What needs to be done -> Give the number of lines holding the string "their" and nothing more.

** start of Entries provided **

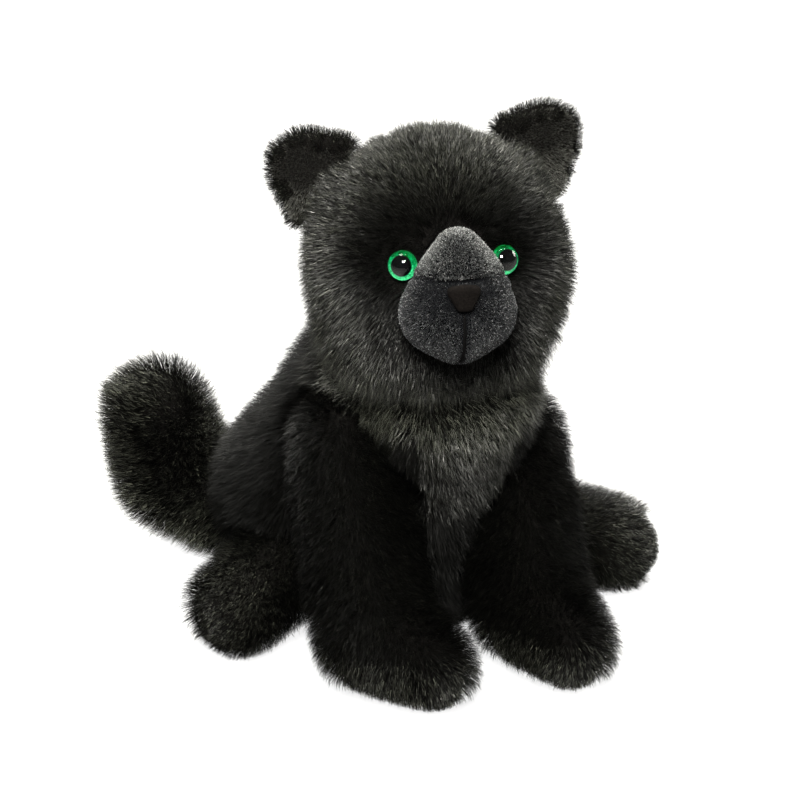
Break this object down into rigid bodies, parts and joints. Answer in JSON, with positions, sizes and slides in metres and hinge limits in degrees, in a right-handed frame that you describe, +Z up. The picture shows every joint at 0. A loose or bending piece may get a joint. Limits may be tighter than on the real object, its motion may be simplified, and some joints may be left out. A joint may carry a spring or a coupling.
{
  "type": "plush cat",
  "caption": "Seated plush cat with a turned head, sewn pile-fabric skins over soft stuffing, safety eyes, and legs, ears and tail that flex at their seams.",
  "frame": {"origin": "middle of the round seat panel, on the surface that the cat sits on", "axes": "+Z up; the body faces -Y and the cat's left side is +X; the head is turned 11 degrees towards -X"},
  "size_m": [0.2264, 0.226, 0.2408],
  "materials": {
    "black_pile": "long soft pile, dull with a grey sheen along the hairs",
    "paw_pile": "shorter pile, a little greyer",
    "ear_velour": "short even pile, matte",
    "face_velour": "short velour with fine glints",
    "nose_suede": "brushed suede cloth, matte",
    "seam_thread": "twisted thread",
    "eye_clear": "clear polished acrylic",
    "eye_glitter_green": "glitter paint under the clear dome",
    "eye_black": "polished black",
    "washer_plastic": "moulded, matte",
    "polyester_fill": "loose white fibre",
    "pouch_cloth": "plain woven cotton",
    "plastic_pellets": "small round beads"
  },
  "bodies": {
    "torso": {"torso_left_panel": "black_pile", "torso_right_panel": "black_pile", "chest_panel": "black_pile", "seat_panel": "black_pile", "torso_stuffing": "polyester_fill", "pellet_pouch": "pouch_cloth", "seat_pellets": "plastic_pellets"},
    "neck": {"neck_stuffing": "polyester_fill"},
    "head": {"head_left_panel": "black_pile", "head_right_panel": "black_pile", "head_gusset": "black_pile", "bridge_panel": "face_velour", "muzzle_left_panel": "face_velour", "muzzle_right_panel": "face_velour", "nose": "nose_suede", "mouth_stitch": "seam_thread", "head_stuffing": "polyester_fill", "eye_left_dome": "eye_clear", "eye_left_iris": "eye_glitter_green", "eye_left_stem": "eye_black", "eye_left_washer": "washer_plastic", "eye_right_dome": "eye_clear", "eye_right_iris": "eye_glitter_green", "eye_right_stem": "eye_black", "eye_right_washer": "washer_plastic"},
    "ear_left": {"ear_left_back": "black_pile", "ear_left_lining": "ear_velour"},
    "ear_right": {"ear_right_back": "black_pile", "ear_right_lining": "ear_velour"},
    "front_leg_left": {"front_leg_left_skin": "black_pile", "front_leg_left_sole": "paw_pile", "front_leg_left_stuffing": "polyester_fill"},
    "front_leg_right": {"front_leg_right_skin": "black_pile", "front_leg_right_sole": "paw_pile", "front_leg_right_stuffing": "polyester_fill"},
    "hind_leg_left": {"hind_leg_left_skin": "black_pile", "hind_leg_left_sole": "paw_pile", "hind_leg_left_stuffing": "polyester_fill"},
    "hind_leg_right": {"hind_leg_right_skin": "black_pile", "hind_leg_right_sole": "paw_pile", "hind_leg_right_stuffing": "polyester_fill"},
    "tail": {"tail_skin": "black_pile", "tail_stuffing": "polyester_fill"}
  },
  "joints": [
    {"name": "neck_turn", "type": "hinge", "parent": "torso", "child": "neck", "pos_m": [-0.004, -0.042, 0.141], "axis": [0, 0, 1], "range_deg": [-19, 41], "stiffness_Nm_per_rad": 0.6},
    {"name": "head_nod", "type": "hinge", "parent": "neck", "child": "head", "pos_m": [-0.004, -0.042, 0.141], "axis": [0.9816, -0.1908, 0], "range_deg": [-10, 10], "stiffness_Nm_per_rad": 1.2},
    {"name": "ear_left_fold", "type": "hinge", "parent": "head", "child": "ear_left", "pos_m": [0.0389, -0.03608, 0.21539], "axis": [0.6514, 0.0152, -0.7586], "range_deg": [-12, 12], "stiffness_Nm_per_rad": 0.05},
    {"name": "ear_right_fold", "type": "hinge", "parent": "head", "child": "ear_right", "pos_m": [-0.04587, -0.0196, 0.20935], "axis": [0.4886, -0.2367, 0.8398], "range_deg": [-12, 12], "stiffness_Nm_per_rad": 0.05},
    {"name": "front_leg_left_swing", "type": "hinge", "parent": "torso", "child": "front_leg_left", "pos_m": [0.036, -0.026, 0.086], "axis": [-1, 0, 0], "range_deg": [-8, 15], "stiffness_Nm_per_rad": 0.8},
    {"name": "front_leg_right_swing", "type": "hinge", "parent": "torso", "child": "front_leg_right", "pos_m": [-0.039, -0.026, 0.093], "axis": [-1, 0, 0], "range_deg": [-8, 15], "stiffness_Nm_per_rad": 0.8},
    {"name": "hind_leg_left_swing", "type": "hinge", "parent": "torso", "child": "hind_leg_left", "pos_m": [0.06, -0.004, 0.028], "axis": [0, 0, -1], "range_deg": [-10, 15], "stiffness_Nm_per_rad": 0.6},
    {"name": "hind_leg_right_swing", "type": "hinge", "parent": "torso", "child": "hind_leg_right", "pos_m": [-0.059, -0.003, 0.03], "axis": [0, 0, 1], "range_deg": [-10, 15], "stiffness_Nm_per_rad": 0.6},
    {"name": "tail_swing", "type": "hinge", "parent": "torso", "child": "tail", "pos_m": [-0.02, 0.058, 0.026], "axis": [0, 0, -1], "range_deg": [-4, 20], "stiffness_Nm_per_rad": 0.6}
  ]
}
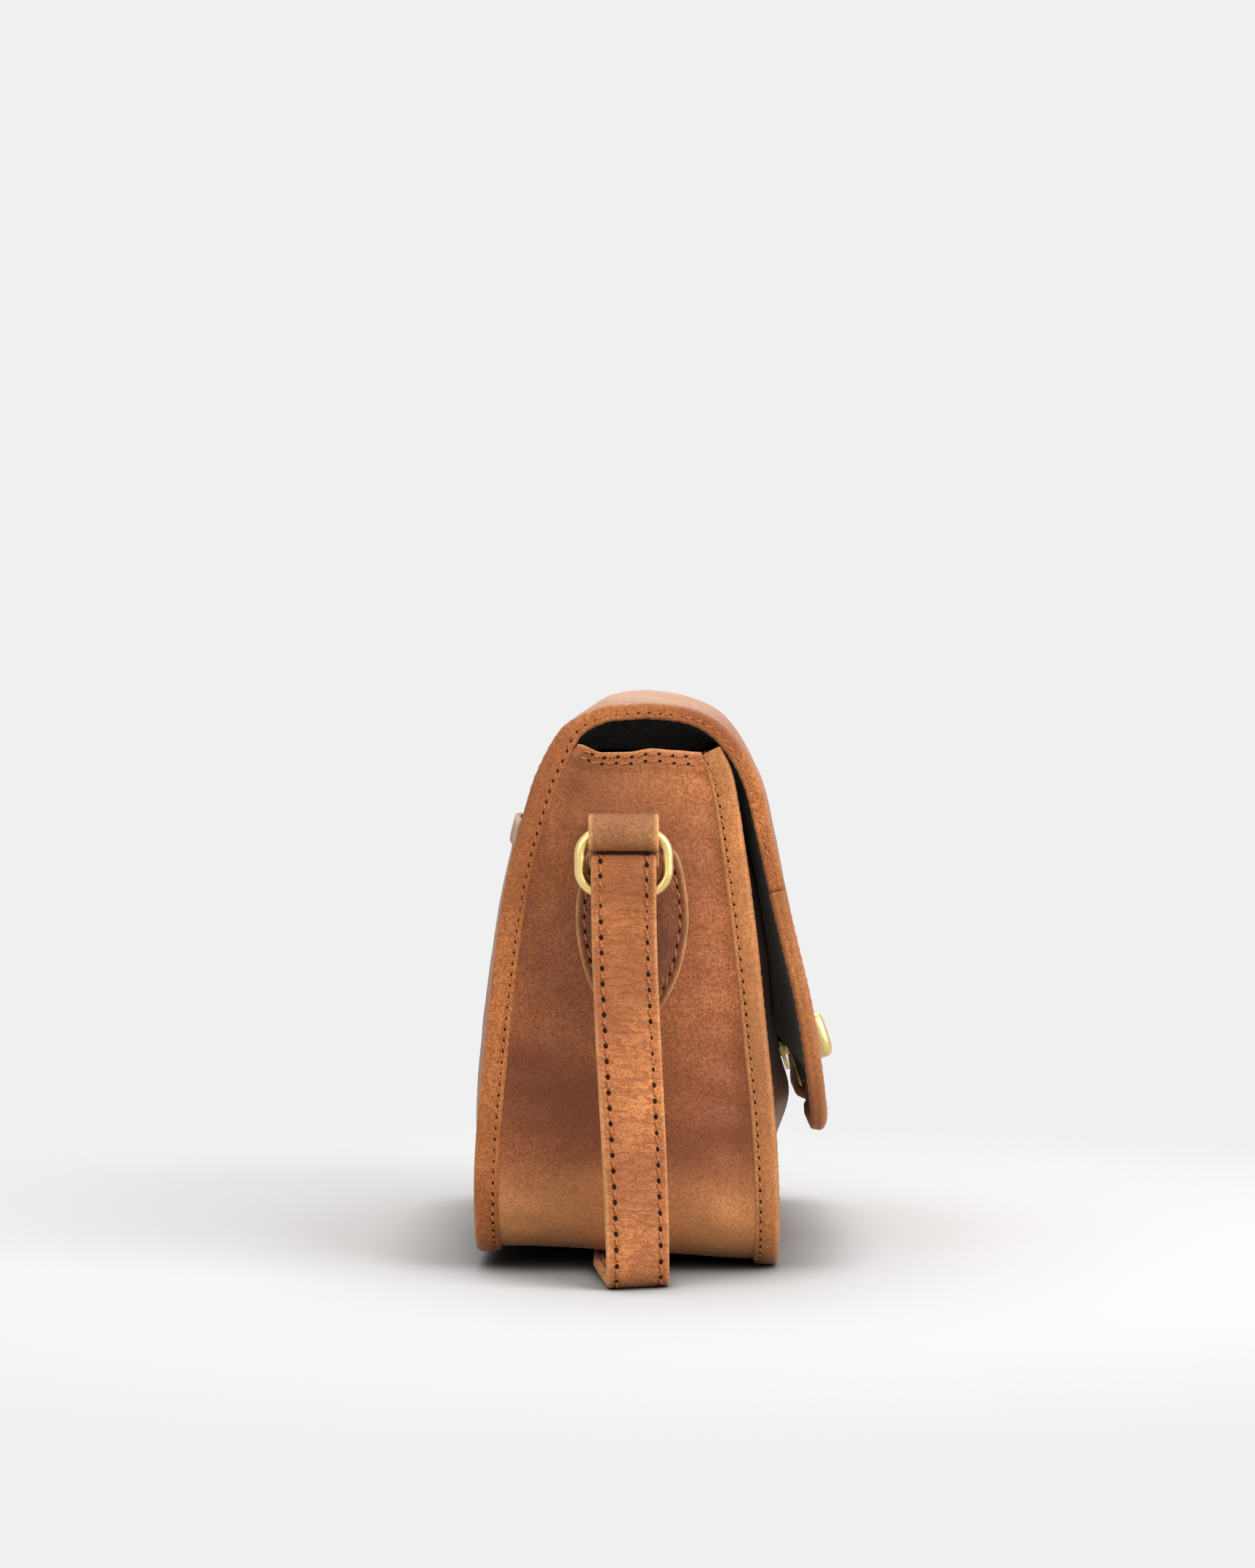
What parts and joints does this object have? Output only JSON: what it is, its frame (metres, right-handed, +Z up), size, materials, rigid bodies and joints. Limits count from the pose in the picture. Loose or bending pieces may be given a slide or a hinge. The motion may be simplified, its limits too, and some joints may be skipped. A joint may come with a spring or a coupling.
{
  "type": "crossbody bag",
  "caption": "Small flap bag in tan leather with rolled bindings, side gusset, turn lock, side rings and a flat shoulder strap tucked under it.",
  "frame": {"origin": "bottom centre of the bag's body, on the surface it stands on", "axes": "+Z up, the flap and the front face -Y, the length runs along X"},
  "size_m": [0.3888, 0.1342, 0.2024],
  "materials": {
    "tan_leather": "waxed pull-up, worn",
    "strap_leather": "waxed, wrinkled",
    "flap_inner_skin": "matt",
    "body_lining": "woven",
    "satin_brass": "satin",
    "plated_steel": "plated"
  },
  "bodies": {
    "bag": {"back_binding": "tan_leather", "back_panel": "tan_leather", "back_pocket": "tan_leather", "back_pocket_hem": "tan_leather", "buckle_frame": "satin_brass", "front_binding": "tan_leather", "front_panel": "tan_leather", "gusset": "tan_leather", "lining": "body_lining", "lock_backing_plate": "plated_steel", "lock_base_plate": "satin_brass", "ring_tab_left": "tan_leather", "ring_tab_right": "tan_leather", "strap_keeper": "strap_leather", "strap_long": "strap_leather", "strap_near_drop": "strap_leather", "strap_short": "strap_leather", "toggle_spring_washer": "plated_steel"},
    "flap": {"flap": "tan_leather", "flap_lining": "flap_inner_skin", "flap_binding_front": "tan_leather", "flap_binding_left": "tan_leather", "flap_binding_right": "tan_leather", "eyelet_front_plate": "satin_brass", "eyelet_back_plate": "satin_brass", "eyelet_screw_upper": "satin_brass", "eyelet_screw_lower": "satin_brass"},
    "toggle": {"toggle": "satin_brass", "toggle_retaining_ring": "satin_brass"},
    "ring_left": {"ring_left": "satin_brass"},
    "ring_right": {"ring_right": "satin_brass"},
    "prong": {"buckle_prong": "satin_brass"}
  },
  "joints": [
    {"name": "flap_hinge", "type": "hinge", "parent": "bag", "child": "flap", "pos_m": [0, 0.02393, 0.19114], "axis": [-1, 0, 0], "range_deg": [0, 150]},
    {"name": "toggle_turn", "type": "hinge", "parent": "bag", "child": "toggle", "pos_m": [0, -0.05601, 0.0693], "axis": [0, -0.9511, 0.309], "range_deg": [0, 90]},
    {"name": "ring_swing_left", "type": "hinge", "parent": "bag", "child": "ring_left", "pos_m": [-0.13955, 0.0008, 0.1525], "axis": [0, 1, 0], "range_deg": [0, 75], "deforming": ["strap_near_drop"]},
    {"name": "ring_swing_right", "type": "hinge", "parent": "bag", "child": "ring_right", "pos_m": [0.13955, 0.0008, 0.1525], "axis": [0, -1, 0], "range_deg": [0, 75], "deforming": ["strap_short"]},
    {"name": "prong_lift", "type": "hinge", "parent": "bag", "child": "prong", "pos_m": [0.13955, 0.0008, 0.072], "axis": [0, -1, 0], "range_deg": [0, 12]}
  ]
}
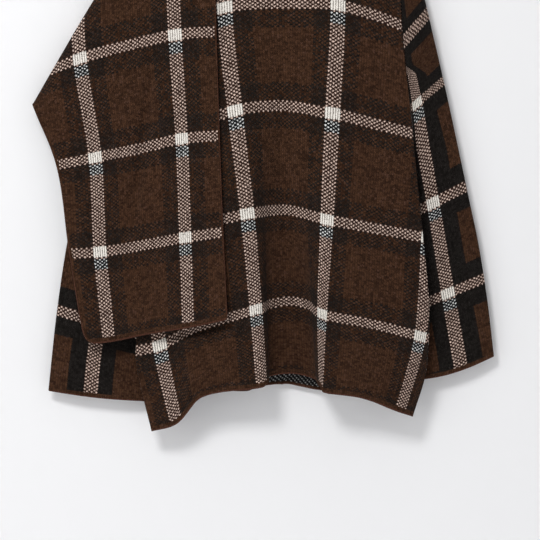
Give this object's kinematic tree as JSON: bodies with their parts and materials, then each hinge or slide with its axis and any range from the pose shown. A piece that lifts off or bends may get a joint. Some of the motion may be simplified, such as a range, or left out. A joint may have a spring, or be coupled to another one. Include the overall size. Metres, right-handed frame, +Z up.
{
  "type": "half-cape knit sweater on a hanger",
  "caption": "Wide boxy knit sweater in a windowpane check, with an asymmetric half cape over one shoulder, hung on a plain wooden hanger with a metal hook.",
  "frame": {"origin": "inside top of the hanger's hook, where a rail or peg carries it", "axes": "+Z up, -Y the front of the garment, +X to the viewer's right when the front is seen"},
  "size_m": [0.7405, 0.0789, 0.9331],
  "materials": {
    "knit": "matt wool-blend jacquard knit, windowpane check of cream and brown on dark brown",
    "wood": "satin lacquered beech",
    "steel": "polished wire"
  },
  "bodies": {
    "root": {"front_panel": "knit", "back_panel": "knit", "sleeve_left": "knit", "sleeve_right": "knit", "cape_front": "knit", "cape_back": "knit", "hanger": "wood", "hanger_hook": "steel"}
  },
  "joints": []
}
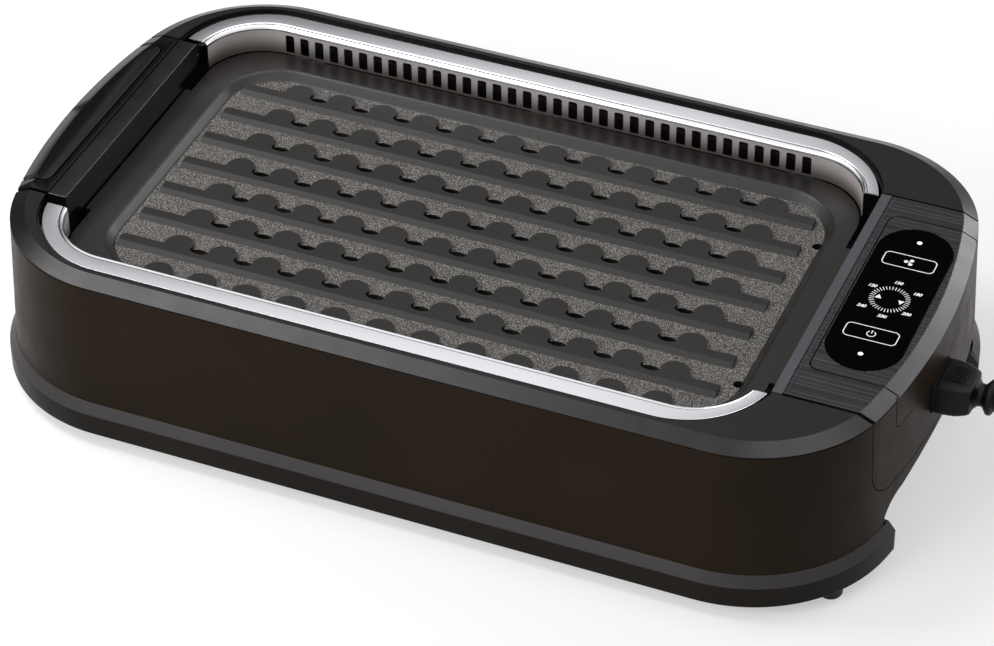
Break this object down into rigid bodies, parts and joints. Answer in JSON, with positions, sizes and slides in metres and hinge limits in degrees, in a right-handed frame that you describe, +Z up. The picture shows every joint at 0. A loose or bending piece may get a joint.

** end of Entries provided **

Answer to this task -> 2